Most people familiar with architect/designer Gerrit Rietveld know his famous Rietveld-Schröder House, which was De Stijl made 3D. The principles of the art movement were brought to life in this unique home located just outside the old city center of Utrecht.
The iconic house was hardly the only building in Utrecht that Rietveld worked on, though. In fact, he was involved in a number of buildings right in the heart of the historic center. I’ve mentioned the building at Vredenburg, which was once a bioscoop/cinema, as well as Rietveld’s own home. However, he also worked on the renovation/facades of two buildings on the chic shopping street Oudkerkhof.
The first is Oudkerkhof 27, the white building in the photo, which bears the distinction of being Rietveld’s first architectural assignment. He designed the shopfront for jeweller Cornelis Begeer. Particularly noticeable are the almost ornate, decorative details above the windows and on the supporting columns. The renovation was done in 1919, which fits the look of the decorative figures, who seem to fall between Art Nouveau and Art Deco.

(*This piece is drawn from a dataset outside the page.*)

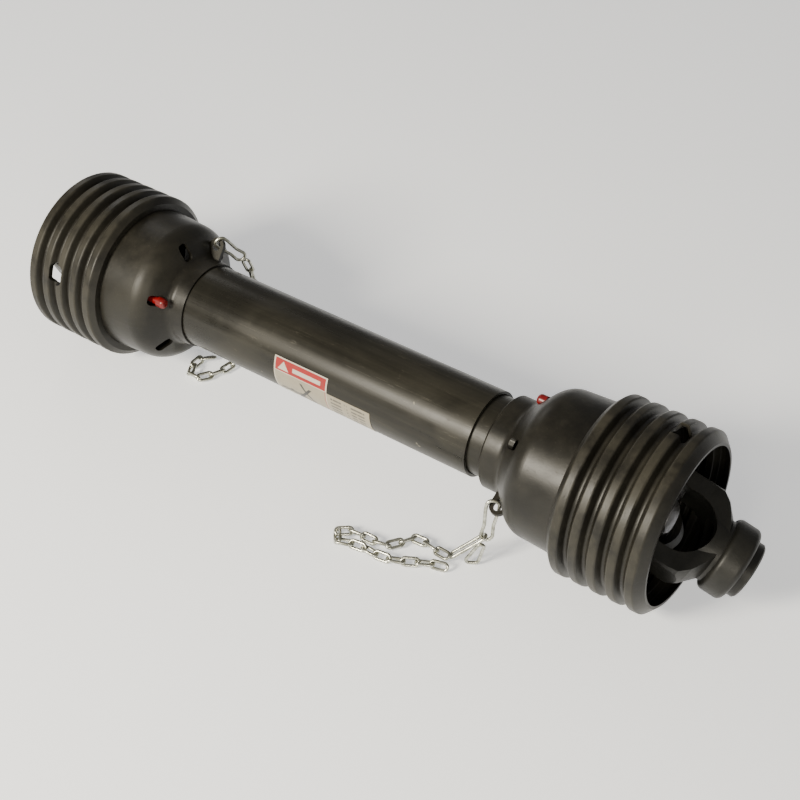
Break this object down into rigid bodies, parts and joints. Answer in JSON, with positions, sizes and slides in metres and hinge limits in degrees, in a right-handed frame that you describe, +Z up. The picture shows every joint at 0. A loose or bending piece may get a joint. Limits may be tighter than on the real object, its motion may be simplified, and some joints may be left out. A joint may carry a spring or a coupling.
{
  "type": "universal joint shaft",
  "caption": "Telescopic universal joint drive shaft with tilting yokes, splined bores, ribbed black plastic guards and safety chains.",
  "frame": {"origin": "on the floor, at the middle of the bounding box", "axes": "+X along the drive axis towards the end on the inner tubes, +Z up"},
  "size_m": [0.794, 0.2047, 0.163],
  "materials": {
    "guard_plastic": "satin moulded black",
    "plug_plastic": "red",
    "bearing_plastic": "natural nylon",
    "label_film": "printed film, red band over a pale panel",
    "zinc_wire": "zinc plated",
    "forged_steel": "black painted forging",
    "tube_steel": "drawn, oiled",
    "bearing_steel": "ground",
    "spring_steel": "dark, phosphated",
    "seal_rubber": "black",
    "grease_brass": "plated"
  },
  "bodies": {
    "far_guard": {"outer_guard_tube": "guard_plastic", "far_guard_cone": "guard_plastic", "far_ribbed_collar": "guard_plastic", "far_guard_bearing": "bearing_plastic", "far_lock_plugs": "plug_plastic", "safety_label": "label_film", "far_chain_link": "zinc_wire", "far_chain": "zinc_wire"},
    "near_guard": {"inner_guard_tube": "guard_plastic", "near_guard_cone": "guard_plastic", "near_ribbed_collar": "guard_plastic", "near_guard_bearing": "bearing_plastic", "near_lock_plugs": "plug_plastic", "near_chain_link": "zinc_wire", "near_chain_snap": "zinc_wire", "near_chain": "zinc_wire"},
    "far_shaft": {"outer_profile_tube": "tube_steel", "far_inner_yoke": "forged_steel", "far_roll_pin": "spring_steel", "far_inner_bearing_caps": "bearing_steel", "far_inner_circlips": "spring_steel", "far_inner_needle_sleeves": "bearing_steel"},
    "far_joint_cross": {"far_cross": "bearing_steel", "far_grease_nipple": "grease_brass", "far_cross_seals": "seal_rubber"},
    "far_yoke": {"far_outer_yoke": "forged_steel", "far_push_pin_bush": "bearing_steel", "far_push_pin_spring": "spring_steel", "far_outer_bearing_caps": "bearing_steel", "far_outer_circlips": "spring_steel", "far_outer_needle_sleeves": "bearing_steel"},
    "far_lock_pin": {"far_push_pin": "bearing_steel"},
    "near_shaft": {"inner_profile_tube": "tube_steel", "near_inner_yoke": "forged_steel", "near_roll_pin": "spring_steel", "near_inner_bearing_caps": "bearing_steel", "near_inner_circlips": "spring_steel", "near_inner_needle_sleeves": "bearing_steel"},
    "near_joint_cross": {"near_cross": "bearing_steel", "near_grease_nipple": "grease_brass", "near_cross_seals": "seal_rubber"},
    "near_yoke": {"near_outer_yoke": "forged_steel", "near_push_pin_bush": "bearing_steel", "near_push_pin_spring": "spring_steel", "near_outer_bearing_caps": "bearing_steel", "near_outer_circlips": "spring_steel", "near_outer_needle_sleeves": "bearing_steel"},
    "near_lock_pin": {"near_push_pin": "bearing_steel"}
  },
  "joints": [
    {"name": "shaft_spin", "type": "hinge", "parent": "far_guard", "child": "far_shaft", "pos_m": [0, 0, 0.0815], "axis": [1, 0, 0], "continuous": true},
    {"name": "telescope", "type": "slide", "parent": "far_shaft", "child": "near_shaft", "axis": [1, 0, 0], "range_m": [-0.008, 0.18]},
    {"name": "near_guard_spin", "type": "hinge", "parent": "near_shaft", "child": "near_guard", "pos_m": [0, 0, 0.0815], "axis": [1, 0, 0], "continuous": true},
    {"name": "near_cross_swing", "type": "hinge", "parent": "near_shaft", "child": "near_joint_cross", "pos_m": [0.305, 0, 0.0815], "axis": [0, -0.4226, 0.9063], "range_deg": [-26.73, 29.27]},
    {"name": "near_yoke_swing", "type": "hinge", "parent": "near_joint_cross", "child": "near_yoke", "pos_m": [0.305, 0, 0.0815], "axis": [0.0222, 0.9061, 0.4225], "range_deg": [-50.97, 5.03]},
    {"name": "near_pin_push", "type": "slide", "parent": "near_yoke", "child": "near_lock_pin", "axis": [-0.0222, -0.9061, -0.4225], "range_m": [0, 0.007], "stiffness_N_per_m": 1500, "springref_m": -0.008, "deforming": ["near_push_pin_spring"]},
    {"name": "far_cross_swing", "type": "hinge", "parent": "far_shaft", "child": "far_joint_cross", "pos_m": [-0.305, 0, 0.0815], "axis": [0, -0.4226, 0.9063], "range_deg": [-14.98, 41.02]},
    {"name": "far_yoke_swing", "type": "hinge", "parent": "far_joint_cross", "child": "far_yoke", "pos_m": [-0.305, 0, 0.0815], "axis": [-0.2252, -0.883, -0.4118], "range_deg": [-47.13, 8.87]},
    {"name": "far_pin_push", "type": "slide", "parent": "far_yoke", "child": "far_lock_pin", "axis": [0.2252, 0.883, 0.4118], "range_m": [0, 0.007], "stiffness_N_per_m": 1500, "springref_m": -0.008, "deforming": ["far_push_pin_spring"]}
  ]
}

Although this early building is a far cry from his later, more minimalist work, the building materials and construction do relate to his later work, such as the Chauffeur’s House. This jeweller’s shop project made use of an early type of prefabrication, which fit with many of Rietveld’s later construction ideals. Much of the facade was constructed in concrete in advance, based on a wooden mould.
A few years later, in 1924, Rietveld would remodel the Wessels & Zoon leather store shopfront just a few doors down at Oudkerkhof 15. The project involved uniting two separate building fronts into one unified ground level. With this project, we begin to see more of the characteristic Rietveld designs.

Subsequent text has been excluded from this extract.